------ INFORMATION SUPPLIED

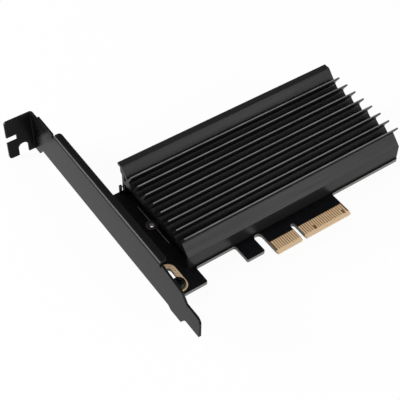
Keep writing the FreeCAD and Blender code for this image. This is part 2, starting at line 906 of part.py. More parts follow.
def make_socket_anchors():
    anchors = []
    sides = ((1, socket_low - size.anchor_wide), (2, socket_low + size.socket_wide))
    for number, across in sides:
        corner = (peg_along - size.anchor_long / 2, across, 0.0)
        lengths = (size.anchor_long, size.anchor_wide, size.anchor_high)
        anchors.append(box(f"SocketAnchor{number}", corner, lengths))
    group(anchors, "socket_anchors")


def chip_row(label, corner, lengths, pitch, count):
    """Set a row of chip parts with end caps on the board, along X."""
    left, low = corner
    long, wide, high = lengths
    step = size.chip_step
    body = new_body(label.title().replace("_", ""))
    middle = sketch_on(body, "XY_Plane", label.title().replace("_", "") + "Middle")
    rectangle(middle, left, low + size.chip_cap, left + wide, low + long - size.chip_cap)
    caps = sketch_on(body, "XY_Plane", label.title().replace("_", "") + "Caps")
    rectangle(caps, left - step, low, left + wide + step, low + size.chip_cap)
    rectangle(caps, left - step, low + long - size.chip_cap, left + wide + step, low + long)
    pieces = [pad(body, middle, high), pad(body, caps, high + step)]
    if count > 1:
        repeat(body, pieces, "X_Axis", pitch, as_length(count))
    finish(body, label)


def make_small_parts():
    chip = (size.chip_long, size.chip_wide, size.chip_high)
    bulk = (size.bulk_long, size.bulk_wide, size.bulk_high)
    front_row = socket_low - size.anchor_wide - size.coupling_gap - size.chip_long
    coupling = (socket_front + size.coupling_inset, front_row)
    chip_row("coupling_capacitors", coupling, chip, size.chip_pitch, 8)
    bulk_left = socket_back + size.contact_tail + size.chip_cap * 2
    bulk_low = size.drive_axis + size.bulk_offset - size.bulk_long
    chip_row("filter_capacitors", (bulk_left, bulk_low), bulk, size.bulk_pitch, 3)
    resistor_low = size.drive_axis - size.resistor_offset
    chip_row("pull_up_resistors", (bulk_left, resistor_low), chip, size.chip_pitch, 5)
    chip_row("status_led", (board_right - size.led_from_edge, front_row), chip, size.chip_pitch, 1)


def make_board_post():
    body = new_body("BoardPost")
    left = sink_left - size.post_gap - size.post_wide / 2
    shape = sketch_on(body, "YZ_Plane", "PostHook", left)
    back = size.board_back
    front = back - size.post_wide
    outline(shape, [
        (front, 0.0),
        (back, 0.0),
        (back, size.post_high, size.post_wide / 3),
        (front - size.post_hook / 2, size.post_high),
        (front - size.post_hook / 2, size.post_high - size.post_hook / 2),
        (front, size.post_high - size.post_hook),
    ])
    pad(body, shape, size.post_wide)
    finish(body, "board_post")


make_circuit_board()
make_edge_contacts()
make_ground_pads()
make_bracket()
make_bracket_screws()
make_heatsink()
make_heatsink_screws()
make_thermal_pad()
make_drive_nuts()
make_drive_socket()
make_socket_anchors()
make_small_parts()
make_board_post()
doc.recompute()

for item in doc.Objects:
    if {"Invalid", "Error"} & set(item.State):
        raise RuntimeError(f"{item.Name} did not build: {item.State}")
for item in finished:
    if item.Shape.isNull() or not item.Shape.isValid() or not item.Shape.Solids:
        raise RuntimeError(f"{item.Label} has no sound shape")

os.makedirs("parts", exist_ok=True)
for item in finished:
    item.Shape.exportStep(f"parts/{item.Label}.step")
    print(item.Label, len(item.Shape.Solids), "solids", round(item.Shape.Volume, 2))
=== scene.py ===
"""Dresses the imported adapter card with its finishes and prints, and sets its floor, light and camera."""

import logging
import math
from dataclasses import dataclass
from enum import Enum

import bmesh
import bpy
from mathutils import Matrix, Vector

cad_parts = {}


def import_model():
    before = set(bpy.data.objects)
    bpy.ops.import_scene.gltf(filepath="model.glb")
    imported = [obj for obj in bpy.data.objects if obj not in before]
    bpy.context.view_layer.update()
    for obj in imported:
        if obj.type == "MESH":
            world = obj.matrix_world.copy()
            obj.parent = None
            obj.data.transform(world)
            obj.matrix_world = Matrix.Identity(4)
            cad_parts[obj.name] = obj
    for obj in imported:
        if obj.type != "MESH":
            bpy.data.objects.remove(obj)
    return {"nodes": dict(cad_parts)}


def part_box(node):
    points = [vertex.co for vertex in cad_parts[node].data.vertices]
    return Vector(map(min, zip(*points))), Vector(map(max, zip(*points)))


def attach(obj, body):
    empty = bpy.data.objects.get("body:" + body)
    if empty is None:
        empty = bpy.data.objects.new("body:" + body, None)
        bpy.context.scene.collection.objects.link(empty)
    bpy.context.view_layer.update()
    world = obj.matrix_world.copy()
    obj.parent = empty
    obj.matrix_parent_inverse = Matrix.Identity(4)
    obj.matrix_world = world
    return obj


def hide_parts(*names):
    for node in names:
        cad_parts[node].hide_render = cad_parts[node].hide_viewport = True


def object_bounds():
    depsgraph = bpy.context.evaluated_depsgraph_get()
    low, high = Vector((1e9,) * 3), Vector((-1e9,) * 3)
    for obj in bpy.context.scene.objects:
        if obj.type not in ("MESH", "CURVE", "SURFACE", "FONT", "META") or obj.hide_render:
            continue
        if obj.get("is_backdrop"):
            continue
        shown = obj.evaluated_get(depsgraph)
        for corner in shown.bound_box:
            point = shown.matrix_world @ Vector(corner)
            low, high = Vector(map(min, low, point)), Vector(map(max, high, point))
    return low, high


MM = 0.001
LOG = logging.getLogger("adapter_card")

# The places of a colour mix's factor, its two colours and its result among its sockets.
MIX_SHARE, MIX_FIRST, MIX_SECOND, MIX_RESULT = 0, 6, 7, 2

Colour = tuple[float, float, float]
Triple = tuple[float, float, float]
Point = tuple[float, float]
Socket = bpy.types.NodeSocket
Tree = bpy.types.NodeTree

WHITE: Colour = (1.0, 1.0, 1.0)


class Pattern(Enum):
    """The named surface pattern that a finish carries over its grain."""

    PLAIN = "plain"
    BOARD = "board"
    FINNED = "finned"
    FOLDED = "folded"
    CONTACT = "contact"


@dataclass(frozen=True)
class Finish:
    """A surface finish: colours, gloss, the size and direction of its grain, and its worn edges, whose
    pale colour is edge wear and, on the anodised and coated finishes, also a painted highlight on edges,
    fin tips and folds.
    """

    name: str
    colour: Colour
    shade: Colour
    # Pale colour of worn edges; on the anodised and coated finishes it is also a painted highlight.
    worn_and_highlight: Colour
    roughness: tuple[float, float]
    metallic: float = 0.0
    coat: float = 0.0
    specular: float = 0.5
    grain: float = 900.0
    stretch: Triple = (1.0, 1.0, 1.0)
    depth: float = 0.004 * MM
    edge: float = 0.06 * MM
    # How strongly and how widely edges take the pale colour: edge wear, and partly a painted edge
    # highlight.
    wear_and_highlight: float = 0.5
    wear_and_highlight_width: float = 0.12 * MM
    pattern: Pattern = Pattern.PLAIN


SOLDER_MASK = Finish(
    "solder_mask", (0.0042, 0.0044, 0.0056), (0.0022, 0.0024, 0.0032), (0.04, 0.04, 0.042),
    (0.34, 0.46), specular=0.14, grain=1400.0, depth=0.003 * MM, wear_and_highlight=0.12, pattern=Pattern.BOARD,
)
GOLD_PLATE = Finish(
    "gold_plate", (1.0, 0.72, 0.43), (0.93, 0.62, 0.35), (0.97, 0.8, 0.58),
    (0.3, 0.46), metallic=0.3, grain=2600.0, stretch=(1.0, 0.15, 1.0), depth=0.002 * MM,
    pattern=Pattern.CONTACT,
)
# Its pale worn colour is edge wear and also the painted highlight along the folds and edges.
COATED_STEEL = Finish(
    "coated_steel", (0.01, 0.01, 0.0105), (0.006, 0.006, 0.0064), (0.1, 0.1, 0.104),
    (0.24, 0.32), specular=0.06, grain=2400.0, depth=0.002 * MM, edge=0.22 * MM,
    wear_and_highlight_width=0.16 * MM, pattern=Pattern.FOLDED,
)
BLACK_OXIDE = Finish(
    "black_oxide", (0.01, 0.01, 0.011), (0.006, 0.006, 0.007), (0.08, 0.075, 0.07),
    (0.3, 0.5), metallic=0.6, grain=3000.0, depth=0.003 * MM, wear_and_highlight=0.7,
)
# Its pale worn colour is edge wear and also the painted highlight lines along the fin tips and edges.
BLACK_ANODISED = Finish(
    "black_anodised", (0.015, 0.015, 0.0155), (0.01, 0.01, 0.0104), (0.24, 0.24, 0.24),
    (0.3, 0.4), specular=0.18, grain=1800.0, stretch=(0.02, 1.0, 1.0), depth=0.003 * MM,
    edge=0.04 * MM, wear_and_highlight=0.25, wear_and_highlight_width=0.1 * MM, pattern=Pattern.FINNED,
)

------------

WRITTEN REQUEST
The lines from the one containing "doc.recompute()" to the one containing "before = set(bpy.data.objects)", both included, are to be extracted exactly; give no other line.

SOLUTION TO THIS EXERCISE
doc.recompute()

for item in doc.Objects:
    if {"Invalid", "Error"} & set(item.State):
        raise RuntimeError(f"{item.Name} did not build: {item.State}")
for item in finished:
    if item.Shape.isNull() or not item.Shape.isValid() or not item.Shape.Solids:
        raise RuntimeError(f"{item.Label} has no sound shape")

os.makedirs("parts", exist_ok=True)
for item in finished:
    item.Shape.exportStep(f"parts/{item.Label}.step")
    print(item.Label, len(item.Shape.Solids), "solids", round(item.Shape.Volume, 2))
=== scene.py ===
"""Dresses the imported adapter card with its finishes and prints, and sets its floor, light and camera."""

import logging
import math
from dataclasses import dataclass
from enum import Enum

import bmesh
import bpy
from mathutils import Matrix, Vector

cad_parts = {}


def import_model():
    before = set(bpy.data.objects)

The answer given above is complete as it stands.